Diese Frage beruht auf einem falschen Gegensatz. Die Geschichte ist nicht entweder das eine oder das andere. Sie ist ein Prozess, in dem der Determinismus der Vernunft sich durch das Chaos der menschlichen Leidenschaften verwirklicht.
Um das zu verstehen, müssen wir zwei Ebenen unterscheiden:
- Die „Maschinerie“ der Geschichte (Das, was Menschen tun).
- Die „Logik“ der Geschichte (Das, was getan wird).
1. Die „Maschinerie“: Ja, die Geschichte ist menschengemacht
Die Akteure auf der Weltbühne, das Material und der Antrieb der Geschichte sind ausschließlich die Menschen.
- Die Leidenschaften: Der Motor der Geschichte sind die menschlichen Interessen, Begierden, der Ehrgeiz, die Habgier, die Liebe und der Hass. Die Menschen handeln, um ihre partikularen (privaten) Ziele zu erreichen. Sie glauben, sie machten „ihre“ Geschichte. Ohne diese menschlichen Taten gäbe es keine Geschichte. In diesem Sinne ist jede Tat „menschengemacht“.
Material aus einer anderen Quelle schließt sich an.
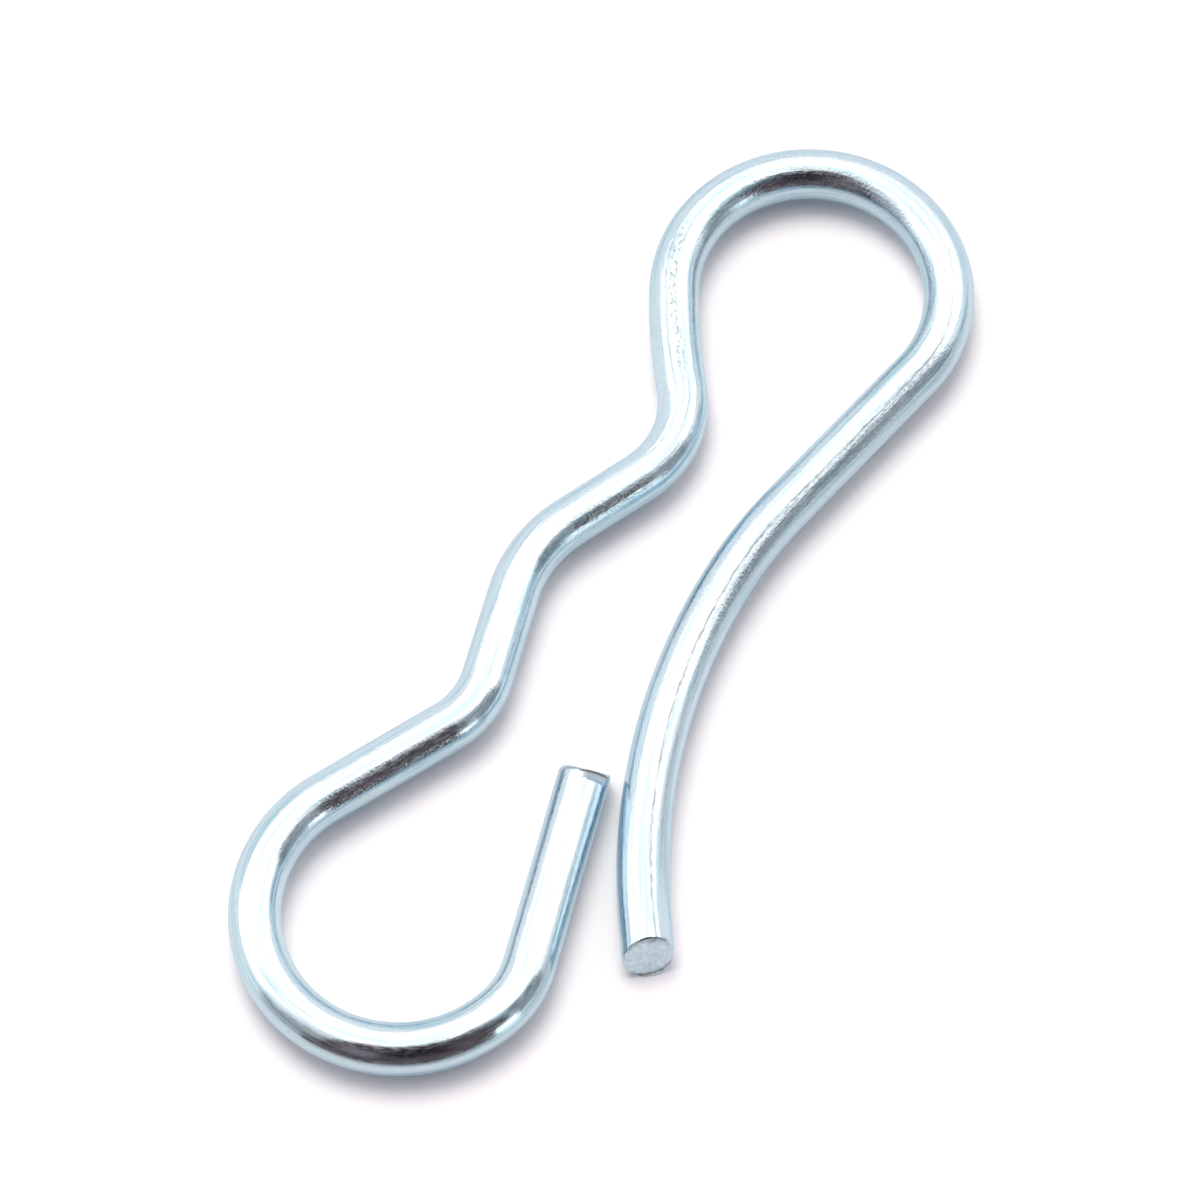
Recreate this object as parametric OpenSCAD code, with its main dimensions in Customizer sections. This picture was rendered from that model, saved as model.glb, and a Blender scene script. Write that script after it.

2. Die „Logik“: Ja, die Geschichte ist deterministisch
Hinter diesem scheinbar chaotischen Treiben der Menschen (dem „menschengemachten“ Teil) wirkt eine Notwendigkeit. Aber dieser Determinismus ist kein blindes Schicksal oder ein äußerer Gott, der Marionetten tanzen lässt.
Der Determinismus der Geschichte ist die immanente, logische Entfaltung der Vernunft selbst.
- Der Weltgeist (siehe Glossar): Die Geschichte ist der Prozess, in dem der Geist (die Menschheit als Ganze) sich seiner eigenen Freiheit (siehe Glossar) bewusst wird und diese Freiheit in Institutionen (dem Staat, siehe Glossar) verwirklicht.
- Die Notwendigkeit: Dieser Prozess ist „deterministisch“ in dem Sinne, dass er logischen Stufen folgt. Die Freiheit muss sich vom Bewusstsein, dass nur Einer frei ist (Despotie), zur Freiheit Einiger (Aristokratie) bis zur Freiheit Aller (dem modernen Staat) entwickeln.
3. Die Synthese: Die „List der Vernunft“ (Wie beides zusammenkommt)
Wie bringt die „deterministische“ Vernunft (die Logik) nun die „menschengemachte“ Leidenschaft dazu, ihr Ziel zu erreichen?
Die Antwort ist die „List der Vernunft“ (siehe Glossar).
- Die „List“ ist der Mechanismus, durch den der Weltgeist (die Logik der Geschichte) die Leidenschaften der Menschen (den „menschengemachten“ Teil) für seine eigenen, höheren Zwecke benutzt, ohne dass die Menschen dies wissen.
- Welthistorische Individuen: Ein Cäsar oder ein Napoleon sind perfekte Beispiele. Sie glauben, sie würden nur ihre persönliche Machtgier und ihren Ehrgeiz (ihre „menschengemachten“ Ziele) verfolgen.
- Das Resultat: Indem sie rücksichtslos ihre Leidenschaften ausleben, zerstören sie (unwissentlich) eine alte, unvernünftige Welt (z.B. die Römische Republik oder das feudale Europa) und schaffen (unwissentlich) die notwendige Grundlage für die nächste Stufe der Freiheit (das Römische Reich, den modernen Nationalstaat).
Fazit
Die Geschichte ist menschengemacht, denn ihr einziger Motor sind menschliche Handlungen und Leidenschaften. Die Geschichte ist deterministisch, denn ihre innere Logik und ihr Gesamtergebnis (die Verwirklichung der Freiheit) sind vernünftig und notwendig.
Der Determinismus der Vernunft setzt das menschliche Handeln als sein Werkzeug voraus. Insofern das menschliche Handeln glaubt, frei (im Sinne von willkürlich) zu sein, nur die eigenen partikularen Zwecke verfolgen zu können, macht es sich so doch nur zum Werkzeug der Vernunft.